(Saved data entries)
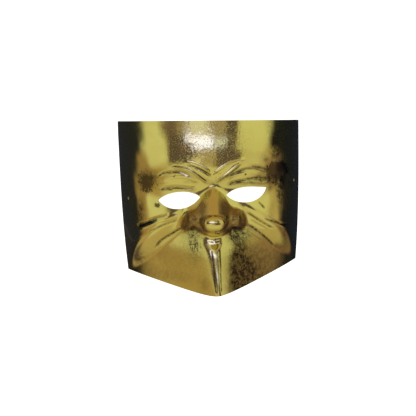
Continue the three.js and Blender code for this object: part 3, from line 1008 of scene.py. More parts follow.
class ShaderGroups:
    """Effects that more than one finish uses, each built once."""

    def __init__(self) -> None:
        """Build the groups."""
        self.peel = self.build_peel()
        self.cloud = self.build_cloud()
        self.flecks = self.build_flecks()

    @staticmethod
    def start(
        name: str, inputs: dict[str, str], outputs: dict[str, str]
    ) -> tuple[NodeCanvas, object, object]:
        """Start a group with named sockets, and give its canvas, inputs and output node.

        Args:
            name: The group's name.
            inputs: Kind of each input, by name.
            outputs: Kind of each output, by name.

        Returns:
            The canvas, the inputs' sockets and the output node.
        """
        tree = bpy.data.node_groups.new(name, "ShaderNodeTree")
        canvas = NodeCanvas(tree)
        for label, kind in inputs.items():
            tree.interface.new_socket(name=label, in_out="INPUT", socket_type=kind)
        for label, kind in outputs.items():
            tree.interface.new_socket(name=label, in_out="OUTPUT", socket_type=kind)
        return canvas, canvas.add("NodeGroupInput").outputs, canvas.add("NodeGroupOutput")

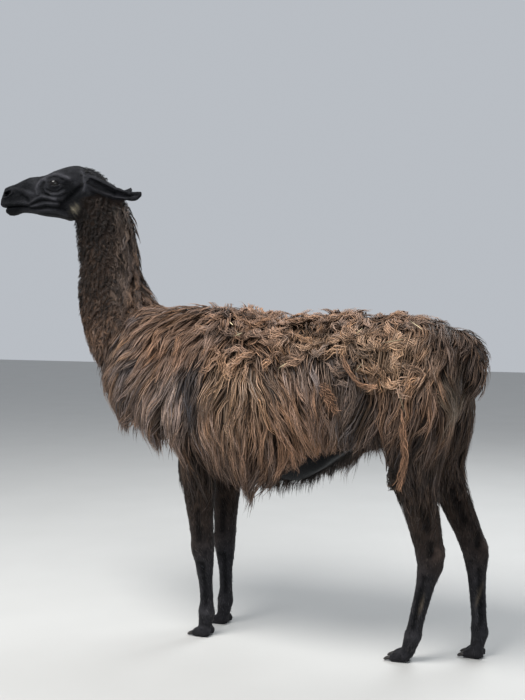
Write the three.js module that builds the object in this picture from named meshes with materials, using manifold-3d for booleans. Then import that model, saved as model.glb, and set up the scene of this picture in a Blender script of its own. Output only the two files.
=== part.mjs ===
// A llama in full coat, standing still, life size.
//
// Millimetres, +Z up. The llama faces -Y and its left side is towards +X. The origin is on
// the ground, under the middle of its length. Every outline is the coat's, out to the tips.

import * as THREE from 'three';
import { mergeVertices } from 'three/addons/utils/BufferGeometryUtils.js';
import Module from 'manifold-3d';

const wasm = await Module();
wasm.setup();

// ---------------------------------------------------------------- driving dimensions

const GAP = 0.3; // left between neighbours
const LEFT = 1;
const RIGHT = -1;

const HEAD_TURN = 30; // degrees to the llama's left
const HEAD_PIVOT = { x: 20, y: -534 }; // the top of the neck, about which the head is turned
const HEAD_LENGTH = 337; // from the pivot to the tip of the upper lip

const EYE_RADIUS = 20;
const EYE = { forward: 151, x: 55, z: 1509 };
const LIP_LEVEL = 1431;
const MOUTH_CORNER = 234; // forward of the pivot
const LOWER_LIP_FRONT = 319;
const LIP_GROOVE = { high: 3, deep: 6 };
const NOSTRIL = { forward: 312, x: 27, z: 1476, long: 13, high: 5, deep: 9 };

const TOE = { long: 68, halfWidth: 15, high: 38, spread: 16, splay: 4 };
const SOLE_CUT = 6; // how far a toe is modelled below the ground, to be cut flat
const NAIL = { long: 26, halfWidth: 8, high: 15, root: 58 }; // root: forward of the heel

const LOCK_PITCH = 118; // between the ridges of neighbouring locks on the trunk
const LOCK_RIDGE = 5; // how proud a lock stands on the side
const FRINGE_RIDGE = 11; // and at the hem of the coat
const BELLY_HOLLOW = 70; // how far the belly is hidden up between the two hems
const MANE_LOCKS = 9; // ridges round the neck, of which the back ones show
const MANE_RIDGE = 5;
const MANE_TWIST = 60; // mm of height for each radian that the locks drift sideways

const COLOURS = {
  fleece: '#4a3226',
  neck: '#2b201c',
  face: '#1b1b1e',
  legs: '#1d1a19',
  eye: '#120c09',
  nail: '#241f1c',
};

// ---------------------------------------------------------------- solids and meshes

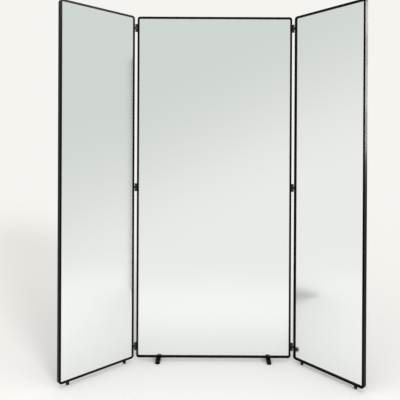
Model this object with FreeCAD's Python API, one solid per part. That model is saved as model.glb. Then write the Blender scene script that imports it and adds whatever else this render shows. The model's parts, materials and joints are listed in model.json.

- **Do this**
Return exactly what appears above, from the first line of the entries to the line with "outputs: Kind of", inclusive.

- **Answer to the exercise**
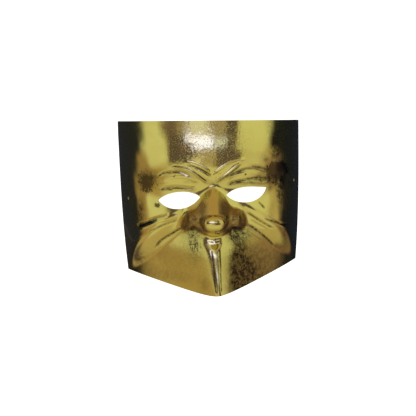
Continue the three.js and Blender code for this object: part 3, from line 1008 of scene.py. More parts follow.
class ShaderGroups:
    """Effects that more than one finish uses, each built once."""

    def __init__(self) -> None:
        """Build the groups."""
        self.peel = self.build_peel()
        self.cloud = self.build_cloud()
        self.flecks = self.build_flecks()

    @staticmethod
    def start(
        name: str, inputs: dict[str, str], outputs: dict[str, str]
    ) -> tuple[NodeCanvas, object, object]:
        """Start a group with named sockets, and give its canvas, inputs and output node.

        Args:
            name: The group's name.
            inputs: Kind of each input, by name.
            outputs: Kind of each output, by name.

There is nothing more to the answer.